Start to finish, it took me several hours to make a single pie.  That said, some of the extra time was due to using fresh squash rather than stuff from a can.  I peeled the squash, chopped it, roasted it in the oven, and then pureed it in the food processor.  The cool thing about making a squash pie is that from this point on you can follow any standard pumpkin pie recipe.

Image of a piece of pie crust cut into the shape of Oregon with a small heart cut out of the middle.

Back to the crust.  I followed the single crust recipe in The America’s Test Kitchen Family Cookbook.  One of the benefits of making your own crust is that you have the freedom to be more creative.  A trick that my dearest Momma often uses to add some visual pizzazz to her pies is to cut a shape out of the leftover crust.  She often adorns her pies with dainty little pie crust leaves and swirling vines.

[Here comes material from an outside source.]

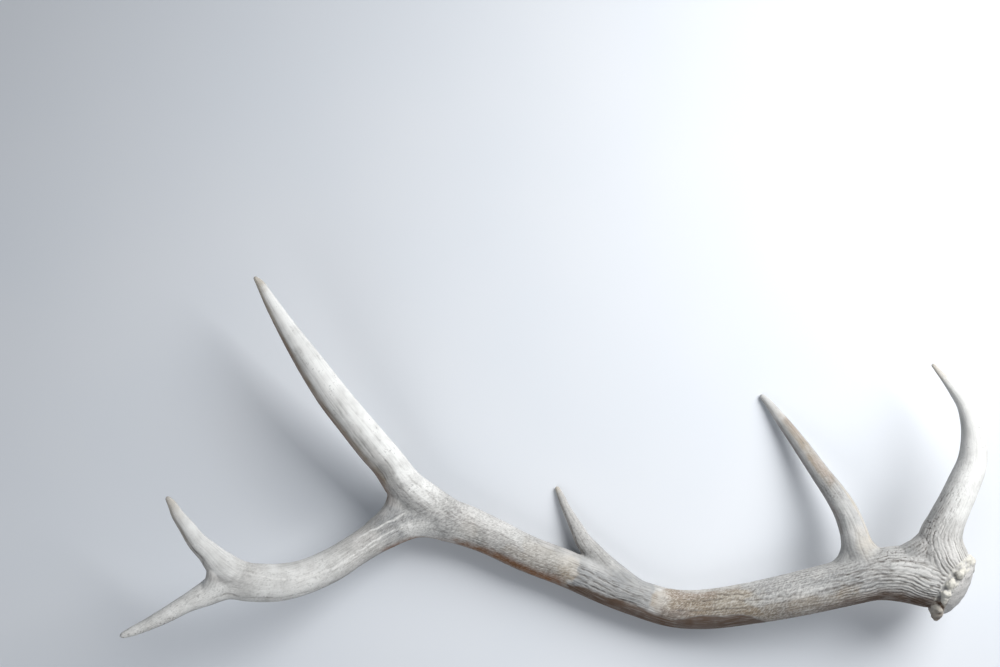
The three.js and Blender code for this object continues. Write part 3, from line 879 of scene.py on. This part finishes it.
def tone(hexColour):
    values = [int(hexColour[i:i + 2], 16) / 255 for i in (0, 2, 4)]
    return [v / 12.92 if v <= 0.04045 else ((v + 0.055) / 1.055) ** 2.4 for v in values] + [1.0]


def addNode(tree, kind, inputs=None, **settings):
    # an input is a plain value or another node's output; nodes stand in columns in the order they are made
    column, row = divmod(len(tree.nodes), 5)
    node = tree.nodes.new(kind)
    node.location = (column * 220, row * -240)
    for key, value in settings.items():
        setattr(node, key, value)
    for key, value in (inputs or {}).items():
        if isinstance(value, bpy.types.NodeSocket):
            tree.links.new(value, node.inputs[key])
        else:
            node.inputs[key].default_value = value
    return node


def newGroup(name, inputs):
    # inputs by name: a number, or the kind of socket
    tree = bpy.data.node_groups.new(name, "ShaderNodeTree")
    for label, value in inputs.items():
        kind = value if isinstance(value, str) else "Float"
        socket = tree.interface.new_socket(name=label, in_out="INPUT", socket_type="NodeSocket" + kind)
        if kind == "Float":
            socket.default_value = value
    return tree, addNode(tree, "NodeGroupInput").outputs


def endGroup(tree, results):
    for label, value in results.items():
        kind = "Color" if label == "Color" else "Float"
        tree.interface.new_socket(name=label, in_out="OUTPUT", socket_type="NodeSocket" + kind)
    addNode(tree, "NodeGroupOutput", results)
    return tree


def mixColour(tree, factor, first, second):
    return addNode(tree, "ShaderNodeMix", {0: factor, 6: first, 7: second}, data_type="RGBA").outputs[2]


def multiply(tree, *values):
    # two values multiplied; a third is added to them
    operation = "MULTIPLY" if len(values) == 2 else "MULTIPLY_ADD"
    return addNode(tree, "ShaderNodeMath", dict(enumerate(values)), operation=operation).outputs[0]


def remap(tree, value, low, high, outLow=0.0, outHigh=1.0):
    limits = {0: value, 1: low, 2: high, 3: outLow, 4: outHigh}
    return addNode(tree, "ShaderNodeMapRange", limits, interpolation_type="SMOOTHSTEP").outputs[0]


def noiseNode(tree, vector, scale, detail=3.0, roughness=0.55):
    inputs = {"Vector": vector, "Scale": scale, "Detail": detail, "Roughness": roughness}
    return addNode(tree, "ShaderNodeTexNoise", inputs).outputs[0]


# Mottling: soft blotches and small dark specks, and the fine lines and slanting strokes of the grain.
def makeMottleGroup():
    tree, inside = newGroup("boneMottle", {
        "Position": "Vector", "Grain Position": "Vector", "Speck Amount": 0.5, "Hold": 1.0})
    position = inside["Position"]
    specks = remap(tree, noiseNode(tree, position, 360, 2.0), 0.58, 0.7)
    patchy = remap(tree, noiseNode(tree, position, 60, 2.0), 0.5, 0.66)
    specks = multiply(tree, specks, patchy)
    squeeze = addNode(tree, "ShaderNodeMapping", {"Vector": inside["Grain Position"], "Scale": (1, 1, 0.07)})
    lines = remap(tree, noiseNode(tree, squeeze.outputs[0], 620, 3.0), 0.3, 0.7)
    held = addNode(tree, "ShaderNodeMix", {0: inside["Hold"], 2: 0.5, 3: lines}, data_type="FLOAT")
    lean = addNode(tree, "ShaderNodeMapping", vector_type="TEXTURE", inputs={
        "Vector": inside["Grain Position"], "Rotation": (0, math.radians(38), 0), "Scale": (1, 1, 2.6)})
    return endGroup(tree, {
        "Blotch": remap(tree, noiseNode(tree, position, 38), 0.35, 0.68),
        "Speck": multiply(tree, specks, inside["Speck Amount"]),
        "Fine": noiseNode(tree, position, 950, 4.0, 0.65),
        "Line": held.outputs[0],
        "Stroke": remap(tree, noiseNode(tree, lean.outputs[0], 560, 2.0), 0.3, 0.7),
    })


# Tones: the stains, the sun-bleached places, the dirt and painted shade in the grooves and hollows, and the
# painted highlight on the crests, laid one over the other.
wearAndLight = {
    "streaks": 0.26, "weave": 0.36, "raised": 0.34, "crest": 0.2, "hill": 0.25, "fibre": 0.16,
    "hollow": 0.75, "pit": 0.7, "rust": 0.6,
    "bleachedDirtAndShade": 0.62, "bleachedStreaks": 0.4, "brownAndShade": 0.25,  # what is left of them there
}


def makeToneGroup():
    maskLabels = [name.capitalize() for names in paintLayers.values() for name in names if name != "hold"]
    amounts = maskLabels + ["Blotch", "Speck", "Line", "Stroke", "Dirt Amount"]
    tree, socket = newGroup("boneTone", {**dict.fromkeys(amounts, 0.0), **dict.fromkeys(boneTones, "Color")})
    colour = mixColour(tree, socket["Blotch"], socket["Dark Bone"], socket["Light Bone"])
    for label in maskLabels[:8]:
        colour = mixColour(tree, socket[label], colour, socket[label + " Tone"])
    # the lengthwise streaks and the weave darken or lighten whatever tone lies there
    grainy = multiply(tree, socket["Line"], 0.4, socket["Streak"])
    dark = multiply(tree, remap(tree, grainy, 0.2, 0.62, wearAndLight["streaks"], 0),
                    remap(tree, socket["Pale"], 0, 1, 1, wearAndLight["bleachedStreaks"]))
    woven = multiply(tree, remap(tree, socket["Stroke"], 0.1, 0.55, wearAndLight["weave"], 0), socket["Weave"])
    # painted highlight: crests and high places are painted paler, but less so under rust and under umber and
    # painted shade
    raised = multiply(tree, remap(tree, socket["Stroke"], 0.5, 0.95, 0, wearAndLight["raised"]), socket["Weave"])
    lifted = multiply(tree, socket["Crest"], wearAndLight["crest"], raised)
    lifted = multiply(tree, socket["Hill"], wearAndLight["hill"], lifted)
    brownAndShade = multiply(tree, socket["Rust"], wearAndLight["rust"], socket["Umber"])
    lifted = multiply(tree, lifted, remap(tree, brownAndShade, 0, 1, 1, wearAndLight["brownAndShade"]))
    lifted = multiply(tree, 1.0, lifted, remap(tree, socket["Line"], 0.55, 1, 0, wearAndLight["fibre"]))
    # dirt and painted shade lie in the grooves, the low places and the gaps between the pearls, less of them
    # where the sun has bleached the bone
    dirtAndShade = multiply(tree, socket["Hollow"], wearAndLight["hollow"], socket["Groove"])
    dirtAndShade = multiply(tree, dirtAndShade, socket["Dirt Amount"])
    dirtAndShade = multiply(tree, dirtAndShade, remap(tree, socket["Pale"], 0, 1, 1, wearAndLight["bleachedDirtAndShade"]))
    pitted = multiply(tree, socket["Pit"], wearAndLight["pit"])
    for amount, label in ((dark, "Dirt_and_shade"), (woven, "Dirt_and_shade"), (lifted, "Crest"), (dirtAndShade, "Dirt_and_shade"),
                          (socket["Speck"], "Speck"), (pitted, "Dirt_and_shade")):
        colour = mixColour(tree, amount, colour, socket[label + " Tone"])
    return endGroup(tree, {"Color": colour})


def newMaterial(name):
    material = bpy.data.materials.new(name)
    material.use_nodes = True
    material.node_tree.nodes.clear()
    return material, material.node_tree


def endMaterial(tree, shaderInputs):
    shader = addNode(tree, "ShaderNodeBsdfPrincipled", shaderInputs)
    addNode(tree, "ShaderNodeOutputMaterial", {0: shader.outputs[0]})


def boneMaterial(name, settings):
    material, tree = newMaterial(name)
    position = addNode(tree, "ShaderNodeTexCoord").outputs["Object"]
    grainPosition = addNode(tree, "ShaderNodeAttribute", attribute_name="grainAt").outputs["Vector"]
    read = {}
    for layer, names in paintLayers.items():
        reader = addNode(tree, "ShaderNodeAttribute", attribute_name=layer)
        split = addNode(tree, "ShaderNodeSeparateColor", {0: reader.outputs["Color"]})
        read.update(zip(map(str.capitalize, names), list(split.outputs) + [reader.outputs["Alpha"]]))
    mottle = addNode(tree, "ShaderNodeGroup", node_tree=mottleGroup, inputs={
        "Position": position, "Grain Position": grainPosition, "Speck Amount": settings["specks"],
        "Hold": read.pop("Hold")}).outputs
    toneInputs = {label: tone(colour) for label, colour in boneTones.items()}
    toneInputs.update(read, **{label: mottle[label] for label in ("Blotch", "Speck", "Line", "Stroke")})
    toneInputs["Dirt Amount"] = settings["dirtAndShade"]
    tones = addNode(tree, "ShaderNodeGroup", toneInputs, node_tree=toneGroup)
    rough = remap(tree, read["Tip"], 0, 1, settings["roughness"], settings["polish"])
    height = multiply(tree, mottle["Line"], settings["lines"], mottle["Fine"])
    strokes = multiply(tree, mottle["Stroke"], read["Weave"])
    height = multiply(tree, strokes, settings["strokes"], height)
    bump = addNode(tree, "ShaderNodeBump", {
        "Strength": settings["bump"], "Distance": settings["bumpDepth"], "Height": height})
    endMaterial(tree, {
        "Base Color": tones.outputs["Color"], "Specular IOR Level": settings["specular"],
        "Roughness": multiply(tree, mottle["Fine"], settings["flecks"], rough),
        "Normal": bump.outputs[0]})
    return material


# the umber tone is brown stain and also painted shade on the lower sides of the beam and tines
boneTones = {
    "Dark Bone": "a6a5a2", "Light Bone": "c0bebb", "Tan Tone": "8f816e", "Rust Tone": "7d5532",
    "Slate Tone": "85888a", "Pale Tone": "e6e6e3", "Umber Tone": "5a4535", "Tip Tone": "b7ac98",
    # the dirt tone is dirt and also painted shade in hollows; the crest tone is painted highlight on crests
    "Pearl Tone": "c6c3b9", "Seal Tone": "b9b7b4", "Dirt_and_shade Tone": "473f38", "Crest Tone": "dddbd6",
    "Speck Tone": "6d6c6c",
}
boneFinish = {
    "specks": 0.45, "dirtAndShade": 0.6, "polish": 0.5, "flecks": 0.16, "specular": 0.2,
    "bump": 0.5, "bumpDepth": 0.0003, "lines": 0.6, "strokes": 0.8,
}
mottleGroup = makeMottleGroup()
toneGroup = makeToneGroup()
roughness = {"burrBone": 0.66, "beamBone": 0.67, "tineBone": 0.64, "pointBone": 0.68}
materials = {name: boneMaterial(name, dict(boneFinish, roughness=amount))
             for name, amount in roughness.items()}
finishes = {"beam_base": "burrBone", "brow_tine": "burrBone", "beam_lower": "beamBone",
            "beam_middle": "beamBone", "beam_upper": "beamBone", "beam_point": "pointBone"}  # else tineBone
for name, piece in pieces.items():
    piece.data.materials.append(materials[finishes.get(name, "tineBone")])
    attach(piece, "root")
    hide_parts(name)
print("finishes on", spent(), "s")


studio = {
    "floorTones": ("dce0e5", "dfe2e6"), "floorSize": 9.0, "floorRoughness": 0.9, "floorSpecular": 0.1,
    "window": {"place": (1.2, 1.0, 1.15), "aim": (0.45, 0.1, 0), "size": 1.4, "spread": 95, "power": 18.5},
    "fill": {"place": (-0.9, -1.3, 1.5), "aim": (-0.15, 0, 0.05), "size": 1.5, "spread": 120, "power": 6},
    "roomTone": "dbe6f5", "roomPower": 0.19,
    "cameraAt": (-0.0751, 0.1484, 1.742), "lens": 50.0, "sensor": 36,
}


def makeFloor():
    half = studio["floorSize"] / 2
    mesh = bpy.data.meshes.new("floor")
    mesh.from_pydata([(-half, -half, 0), (half, -half, 0), (half, half, 0), (-half, half, 0)], [],
                     [(0, 1, 2, 3)])
    floor = addObject("floor", mesh)
    material, tree = newMaterial("paleFloor")
    cloud = noiseNode(tree, addNode(tree, "ShaderNodeTexCoord").outputs["Object"], 3.0, 2.0)
    colour = mixColour(tree, remap(tree, cloud, 0.3, 0.7), *map(tone, studio["floorTones"]))
    endMaterial(tree, {"Base Color": colour, "Roughness": studio["floorRoughness"],
                       "Specular IOR Level": studio["floorSpecular"]})
    mesh.materials.append(material)


def softLight(name, settings):
    lamp = bpy.data.lights.new(name, "AREA")
    lamp.shape = "SQUARE"
    lamp.size = settings["size"]
    lamp.spread = math.radians(settings["spread"])
    lamp.energy = settings["power"]
    holder = addObject(name, lamp)
    holder.location = settings["place"]
    holder.rotation_mode = "QUATERNION"
    gaze = Vector(settings["aim"]) - Vector(settings["place"])
    holder.rotation_quaternion = gaze.to_track_quat("-Z", "Y")


makeFloor()
softLight("windowLight", studio["window"])
softLight("fillLight", studio["fill"])
world = bpy.data.worlds.new("softRoom")
world.use_nodes = True
backdrop = world.node_tree.nodes["Background"].inputs
backdrop[0].default_value = tone(studio["roomTone"])
backdrop[1].default_value = studio["roomPower"]
scene = bpy.context.scene
scene.world = world
scene.view_settings.view_transform = "Standard"

camera = addObject("camera", bpy.data.cameras.new("camera"))
camera.data.lens = studio["lens"]
camera.data.sensor_width = studio["sensor"]
camera.location = studio["cameraAt"]
camera.rotation_euler = (0, 0, 0)
scene.camera = camera
print("studio ready", spent(), "s")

Not wanting to be too much of a copy-cat (and, quite frankly, doubting my ability to handle something so fragile), I instead free-handed a rendition of my second favorite Oregon iconography.  Baked on a cookie sheet until brown, this tasty treat waited on the counter until the rest of the pie was finished baking.

Baked hubbard squash pie with a pie crust decoration of the state of Oregon with a heart cut out of the middle.

Upon first taste, I found the pie to be a great success.  If you’ve never had a pie with homemade squash or pumpkin, you’re really missing out.  I don’t want to be a culinary elitist; pie made with canned pumpkin is perfectly decent and I doubt you’d ever see me turn down a slice.  That said, once you try the alternative it’s difficult to go back.  As far as the crust goes, the critic in me thinks that it could have been flakier but I didn’t receive a complaint from any of my taste-testers.  In fact, people cleaned their plates!

While I’m on the topic, what’s the plural of squash?  Is it also squash?  I’m guessing that it isn’t “squashes” but I could be persuaded otherwise!